Research at University of Montana campuses contributes to the state’s economy in many ways. Here are a few examples:

UM-Missoula’s Research and Development Office, combined with Montana Tech in Butte, brought in $49.5 million in fiscal year 2001. Personnel costs average about 65 percent of research activity, which correlates to a payroll of more than $32 million.

* Research dollars support a significant number of UM faculty and staff positions. Without this funding, these employees would be unavailable or their positions would require tax funding for their teaching, research and service functions.

* Many Montana businesses benefit from products produced by UM research. Among many examples is Larex, a Minnesota company that pumps about $4 million annually into the state’s economy to purchase “waste” larch tree stumps from Montana forests. The stumps are used to create a chemical used in foods and pharmaceuticals. Other successes include Headwaters Composites and Visualization Software, companies spawned by UM’s federally sponsored research in wind energy. Directory Images World Wide in Missoula, a company spun off from University research and development, uses software that works like an operating system.

* UM’s Small Business Institute has provided outreach to hundreds of the state’s small- and mid-sized businesses through student consulting services since 1977. Teams of seniors work with each client, company or entrepreneur to develop business or marketing plans or conduct studies.

* UM’s Montana Business Connections provides access to two practical and useful databases: the Resource Directory, which provides current information on more than 1,000 economic development resources, and the Business Calendar, which lists upcoming Montana conferences, trade shows and other business-related events.

* The Montana Tech library is the only U.S. patent and trademark depository in Montana.
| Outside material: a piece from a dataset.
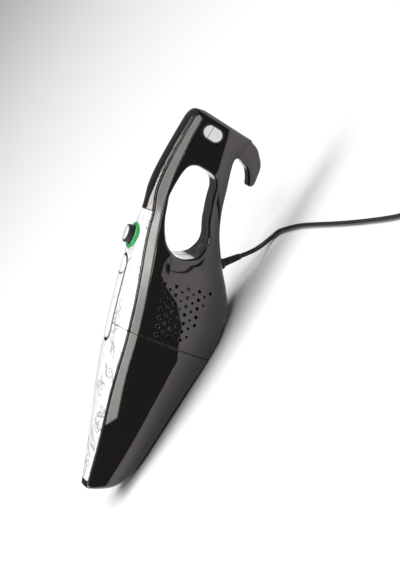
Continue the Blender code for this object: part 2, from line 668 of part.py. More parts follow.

Its librarians answer questions weekly from inventors and business researchers from across the state about how to obtain patents and trademarks. Many Montanans start businesses using these inventions. The librarians also do community outreach to teach new business owners about market research, business surveys and business plans.

* Tech’s Rocky Mountain Agile Virtual Enterprises (RAVE) project helps companies become more competitive by boosting their network technologies. The institution’s Mine Waste Technology Program also generates between $500,000 and $750,000 in projects each year.

* The Montana World Trade Center, located in UM’s Gallagher Building, encourages the expansion of world trade and works to make our region competitive in the global market. The center’s Montana Environmental Consortium Project has worked for the past year to create business links with Panama. As a result of this public-private collaboration, UM won an InterAmerican Development Bank grant to provide legal consultation to the Panamanian government on the development of its natural resources and extraction policy and practice. The grant is worth about $500,000. The planned second phase of this initiative calls for $28.5 million in private-sector environmental services contracting, for which Montana businesses should be in a good position to compete.

* The Montana Manufacturers Information System now is under development in UM’s business school. MMIS will census all manufacturers in the state and collect data on products, processes, capabilities, certifications, specialized equipment and other information. The system will help Montana manufacturers locate potential customers by linking them to worldwide markets.